Where the string "with" occurs in the material below, report the whole line.

■ SUPPLIED DATA
□ □ □ □ □ □ □
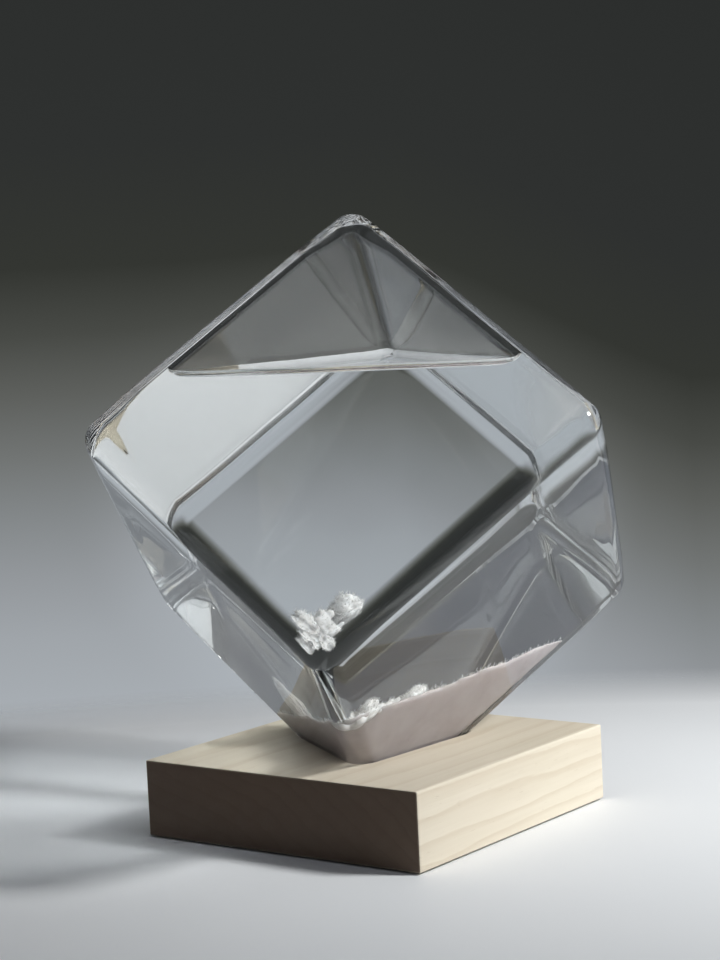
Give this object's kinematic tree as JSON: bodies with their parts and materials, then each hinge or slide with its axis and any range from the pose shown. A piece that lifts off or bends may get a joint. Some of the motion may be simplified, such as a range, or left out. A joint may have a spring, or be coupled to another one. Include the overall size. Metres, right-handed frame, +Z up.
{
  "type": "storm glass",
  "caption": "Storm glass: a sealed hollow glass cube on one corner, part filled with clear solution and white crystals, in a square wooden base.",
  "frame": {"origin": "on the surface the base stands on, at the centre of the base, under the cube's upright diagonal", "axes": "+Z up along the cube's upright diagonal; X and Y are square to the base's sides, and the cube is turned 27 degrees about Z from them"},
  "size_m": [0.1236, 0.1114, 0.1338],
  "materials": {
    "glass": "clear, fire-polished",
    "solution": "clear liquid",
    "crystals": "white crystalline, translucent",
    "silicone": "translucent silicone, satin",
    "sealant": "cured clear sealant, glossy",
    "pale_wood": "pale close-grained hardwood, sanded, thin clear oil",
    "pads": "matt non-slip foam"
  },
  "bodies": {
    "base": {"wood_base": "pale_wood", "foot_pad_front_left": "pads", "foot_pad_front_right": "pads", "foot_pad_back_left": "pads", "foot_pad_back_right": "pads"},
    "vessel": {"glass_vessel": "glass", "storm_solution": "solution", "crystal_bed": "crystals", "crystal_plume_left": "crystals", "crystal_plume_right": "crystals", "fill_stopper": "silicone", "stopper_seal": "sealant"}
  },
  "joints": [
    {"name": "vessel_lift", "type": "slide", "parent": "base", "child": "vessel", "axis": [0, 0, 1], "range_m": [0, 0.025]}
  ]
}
□ □ □ □ □ □ □
■ EXERCISE OUTPUT
Give this object's kinematic tree as JSON: bodies with their parts and materials, then each hinge or slide with its axis and any range from the pose shown. A piece that lifts off or bends may get a joint. Some of the motion may be simplified, such as a range, or left out. A joint may have a spring, or be coupled to another one. Include the overall size. Metres, right-handed frame, +Z up.
  "caption": "Storm glass: a sealed hollow glass cube on one corner, part filled with clear solution and white crystals, in a square wooden base.",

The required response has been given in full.